Japan: “Scientists develop pigs for transplants”

Plot spoiler warning:  Not needed here, as the method in my science techno-thriller, A REMEDY FOR DEATH, takes a very different approach to human-life extension (or “life-renewal”) than mentioned in what’s to come.

“Xenotransplantation” (an experimental technology which we do not  use in A Remedy for Death) involves transplanting animal cells or even whole organs into humans to replace what isn’t working. According to this article in more than 200 pig to human xenotransplantations been performed in Russia, New Zealand and other countries. Not in Japan yet, and not clear on the United States.

To clarify, in most of those experiments the organs (or stem cells, etc.) have earlier been implanted in the carrier animal, so what comes across is –for example–a liver grown in the animal, but a liver made from human cells.

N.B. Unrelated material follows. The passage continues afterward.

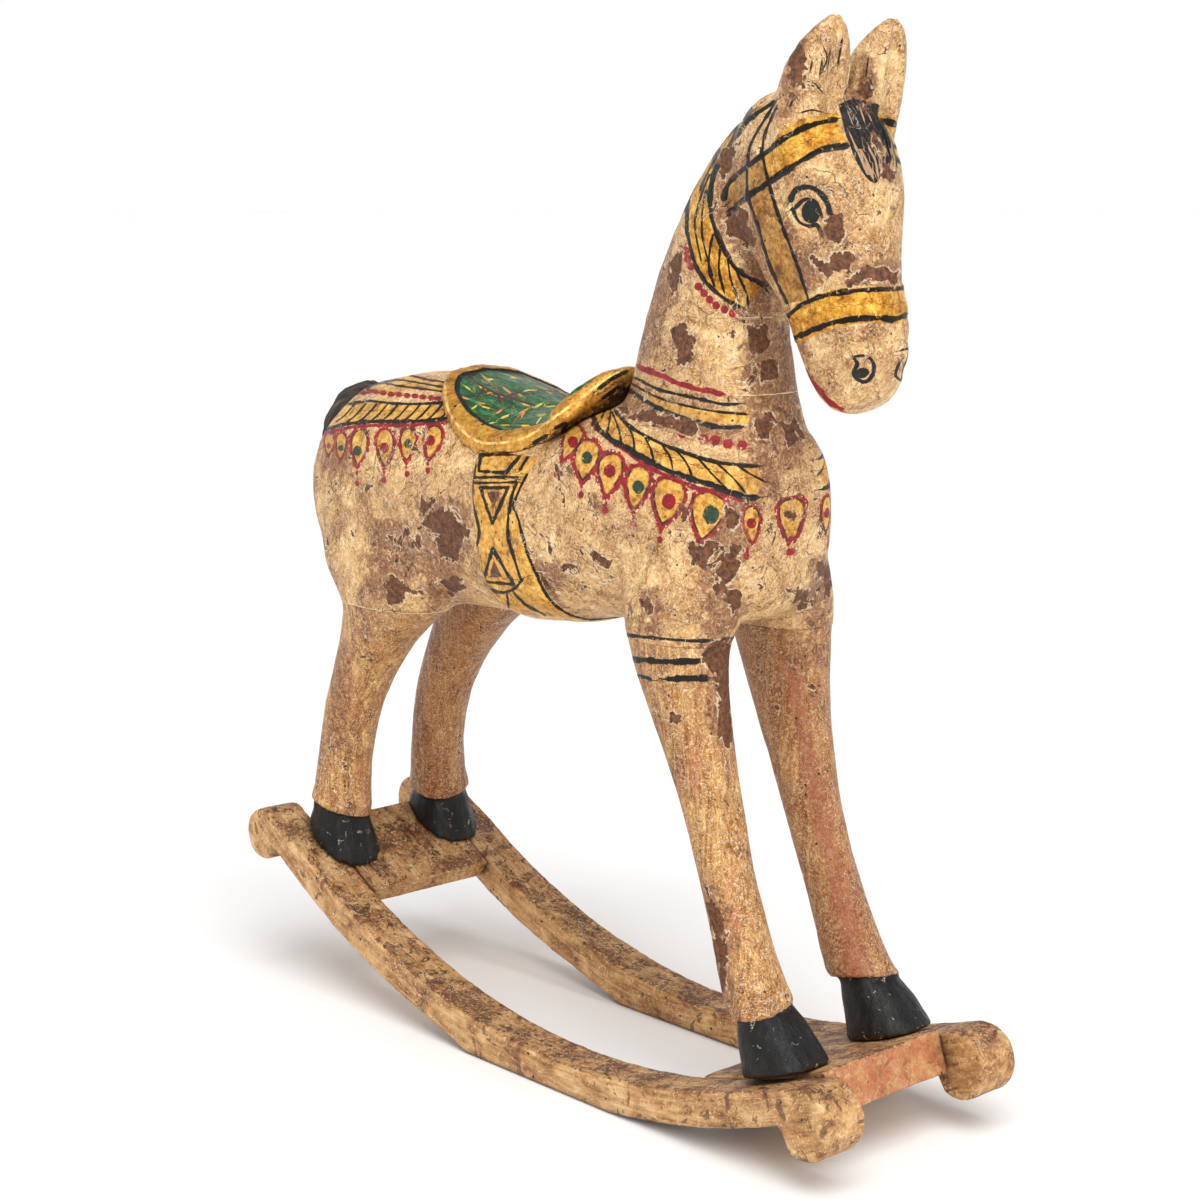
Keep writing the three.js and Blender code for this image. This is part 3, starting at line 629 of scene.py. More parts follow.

We have in fact  covered multiple related issues in this blog, among them those you’ll see at the bottom of this page. (At the moment I’m having trouble inserting links here  today–so much for the limitations of technology!)

In any case, this new article  ( http://www.the-japan-news.com/news/article/0004283766 ) refers to work on growing special pigs for the specific purpose of serving as bearers for growing organs for transplantation to humans, using especially clean environments (even as the fetuses are removed from the uterus of a mother pig), and special checking for viruses that might be carried harmlessly in the small pig but be dangerous to humans.